Skip to yearly menu bar Skip to main content


Poster

RAG-SR: Retrieval-Augmented Generation for Neural Symbolic Regression

Hengzhe Zhang · Qi Chen · Bing XUE · Wolfgang Banzhaf · Mengjie Zhang

Hall 3 + Hall 2B #330
[ ]
Sat 26 Apr midnight PDT — 2:30 a.m. PDT

Abstract:

Symbolic regression is a key task in machine learning, aiming to discover mathematical expressions that best describe a dataset. While deep learning has increased interest in using neural networks for symbolic regression, many existing approaches rely on pre-trained models. These models require significant computational resources and struggle with regression tasks involving unseen functions and variables. A pre-training-free paradigm is needed to better integrate with search-based symbolic regression algorithms. To address these limitations, we propose a novel framework for symbolic regression that integrates evolutionary feature construction with a neural network, without the need for pre-training. Our approach adaptively generates symbolic trees that align with the desired semantics in real-time using a language model trained via online supervised learning, providing effective building blocks for feature construction.

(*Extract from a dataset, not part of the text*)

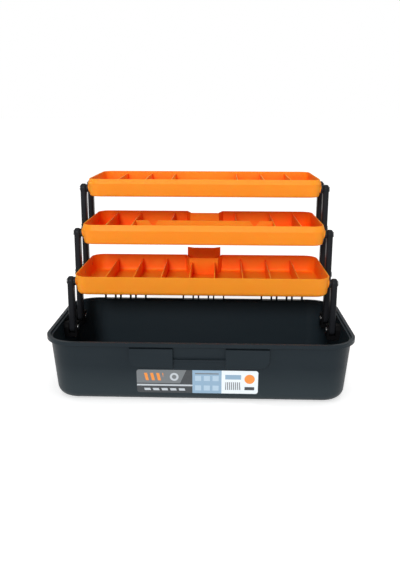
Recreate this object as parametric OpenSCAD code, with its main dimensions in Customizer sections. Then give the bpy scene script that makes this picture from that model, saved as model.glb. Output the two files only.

To mitigate hallucinations from the language model, we design a retrieval-augmented generation mechanism that explicitly leverages searched symbolic expressions. Additionally, we introduce a scale-invariant data augmentation technique that further improves the robustness and generalization of the model. Experimental results demonstrate that our framework achieves state-of-the-art accuracy across 25 regression algorithms and 120 regression tasks.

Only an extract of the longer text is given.